How UTA international students are responding to ICE’s recent F-1 status announcement

The Swift Center sits on West Campus on July 6 at UTA. The building houses the Center For African American Studies, the Center For Mexican American Studies and the Office of International Education. 

Architecture sophomore Camila Plate said she does not plan to return to campus in the fall due to the financial implications and uncertainty of having to leave the U.S. once the semester begins.

Due to the pandemic, she had to return to her home country of Paraguay in March, and with the help of her mom, she decided taking online classes would be safer. She doesn’t want to have to go through that again along with continuing to pay a lease if UTA were to go completely online and she would have to return home.

“I have to take my classes in [the] fall. If I can do it online, that would be great,” Plate said. “But if they don’t provide the classes online, then I don’t really have another option than to [go] take the classes however I can.”

Now, the U.S. Immigration and Customs Enforcement announcement on July 6 can cause Plate to lose her F-1 status if she doesn’t return to the U.S. for in-person classes and instead takes courses online from her home country. ICE announced that international students attending schools operating entirely online for the fall semester cannot take a full online course load and remain in the United States.

The students must depart the country or find an alternative solution, such as transferring to a school with face to face or hybrid courses, or face possible deportation.

Information systems junior Mitul Kachhla said returning to campus in the fall for in-person classes is risky, and he wonders how health insurance for international students who become ill will be affected.

International students residing outside the U.S. who are not returning to campus in the fall can take online courses and need to complete the Online Enrollment Agreement. However, these students cannot maintain their F-1 status.

International students that have to return to their home country face potential difficulties including lack of access to reliable Wi-Fi, network issues and time differences, Kachhla said.

Biomedical engineering junior Chirag Gupta had a hard time catching up with classes when he returned to India in March due to the pandemic. This, along with the 11-hour time difference from his courses, increased his stress.

None of his classes will be online for the fall, and despite hoping to return to campus, Gupta is unsure if he wants to as coronavirus cases increase.

“We need UTA to actually consider the situation of people traveling from other countries,” he said in a text message.

In accordance with the announcement, the Office of International Education will issue updated I-20 forms to international students via their student emails, according to an email sent out to international students Wednesday.

Interim President Teik Lim stated in a separate email Wednesday that international students are being contacted directly with more information. Scheduled listening sessions via Microsoft Teams will be conducted to receive further information and ask questions.

Computer science senior Gaurav Ajariwal said the Office of International Education took at least two days to inform students that they’re working toward a solution, and he believes UTA is doing fine so far handling things.

Ajariwal said a lot of people are scared about the ICE announcement, but he thinks UTA can still come up with a solution.

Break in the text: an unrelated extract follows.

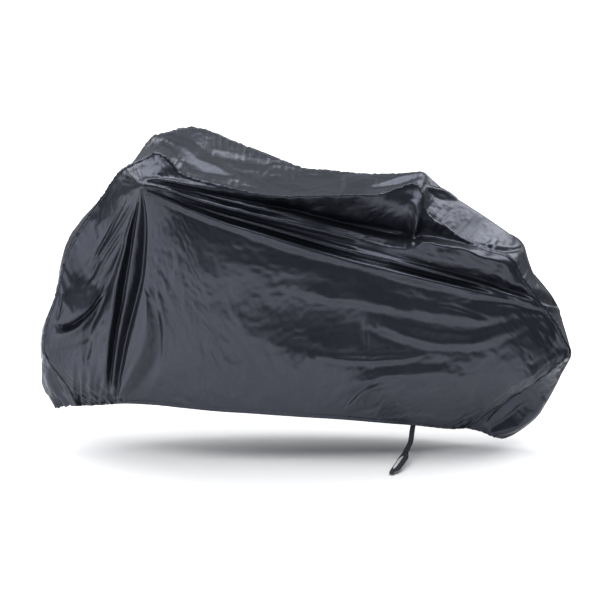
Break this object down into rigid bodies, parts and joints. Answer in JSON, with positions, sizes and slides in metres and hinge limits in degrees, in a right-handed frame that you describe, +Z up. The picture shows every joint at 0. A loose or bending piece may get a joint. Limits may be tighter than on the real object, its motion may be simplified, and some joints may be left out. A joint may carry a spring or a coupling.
{
  "type": "bicycle cover",
  "caption": "Fitted bicycle cover of black coated taffeta, draped in star folds, with two side panels, a seamed centre strip and a webbing tie loop.",
  "frame": {"origin": "point just under the top at the rear peak, where what is covered holds the cover up", "axes": "+X from the front end to the rear end, -Y towards the near side of the picture, +Z up"},
  "size_m": [1.865, 0.643, 1.119],
  "materials": {
    "taffeta": "semi-gloss coated",
    "webbing": "matt woven"
  },
  "bodies": {
    "root": {"side_panel_near": "taffeta", "side_panel_far": "taffeta", "centre_strip": "taffeta", "webbing_tie": "webbing"}
  },
  "joints": []
}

Psychology senior Nusrat Jahan said the ICE announcement came out nowhere, and she is unsure what will happen with her senior year.

Jahan said she understands UTA cannot make a solution right away, but she said the university’s response only restated ICE’s policies without first addressing students right away.

She said she is worried about classes transitioning fully online after Thanksgiving and what the implications will be but wants UTA to keep international students informed about the plans that are made. The transition to online classes after Thanksgiving does not change the fall course modality and is not expected to impact students under these recent provisions.

“Our future and the next few semesters really depends on what UTA does right now,” Jahan said.

Prior to the announcement, UTA developed the International Enrollment and Related Issues Sub-Task Force to encourage international student enrollment.

The sub-task force identified two main groups whose enrollment could be affected: on-campus students and overseas international students who will not be able to enter the U.S.

International student enrollment in the fall may decline by more than 30% compared to the 2018-2019 academic year due to new students not being able to obtain visas to enter the U.S. or continuing students who are unable to return to the U.S. after the summer break, according to the Fall Academic Planning Task Force report.

International student programs and services, registration, enrollment holds and communication will be focused on for new and continuing international students who will be on campus.

The sub-task force created additional groups to discuss the possibility of a transition plan from F-1 visas to overseas online enrollment for new and continuing international students who will not be on campus.

Since students who take courses online from their home country will lose their F-1 status, UTA said they will provide guidance on the process of reactivating their Student and Exchange Visitor Information System records and reissuing new I-20 visas once students decide to return.